Because BNRSSFeed is an NSDictionary subclass, you can always get any values parsed from the feed, even if there is no convenience property. The channel property returns an NSDictionary of all data contained in the original feed's <rss><channel> element.

The items property returns an NSArray of BNRSSFeedItem (or BNPodcastFeedItem) objects, representing all the item elements that were parsed from the feed.

BNRSSFeedItem

Similar to BNRSSFeed, BNRSSFeedItem is an NSDictionary subclass that provide convenience properties to common elements belongin to RSS feed items. These are also meant to closely adhere to the specs.

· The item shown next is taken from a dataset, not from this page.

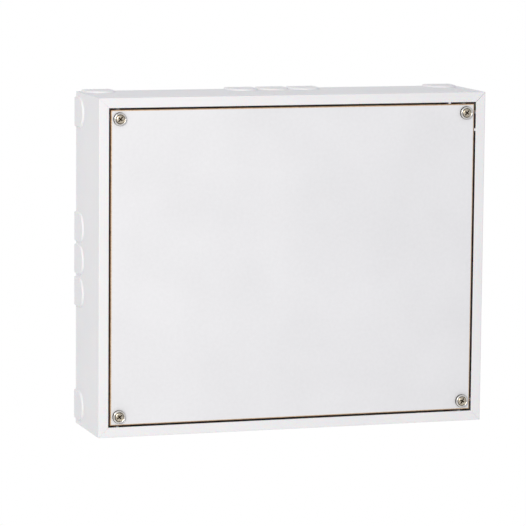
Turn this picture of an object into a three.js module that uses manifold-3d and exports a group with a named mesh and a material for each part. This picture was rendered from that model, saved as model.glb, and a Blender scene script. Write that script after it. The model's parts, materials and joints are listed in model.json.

The enclosure property of a BNRSSFeed object returns a BNRSSFeedItemEnclosure object.

BNRSSFeedItemEnclosure

An NSDictionary subclass that has property for url, length, and type.

Podcasts

The podcast subclasses simply provide more specific interfaces for some properties that do no exist for general RSS feeds. These include iTunes-specific elements. Not all podcast related properties are included yet.

Caveats

While the parser class doesn't generally care about the data in the feed, the object classes do. If a feed includes dates that are not formatted according to the RSS spec, the object properties will fail. If an item includes multiple enclosures, the object will simply return the first one.

BNRSSFeedParser will call the failure block when parser:parseErrorOccurred: is called. According to NSXMLParser documentation, when abortParsing is invoked, parser:parseErrorOccurred: should get called. If a pubDate is passed in, and causes parsing to stop, abortParsing is called. It does not appear, though, that this causes parser:parseErrorOccurred: to get called.

The appropriate behavior of BNRSSFeedParser is: if parsing is stopped because of a pubDate, the success block should get called, and the failure block should not get called. If the behavior of abortParsing changes in the future (such as to match the current documentation), these expecations may not be met.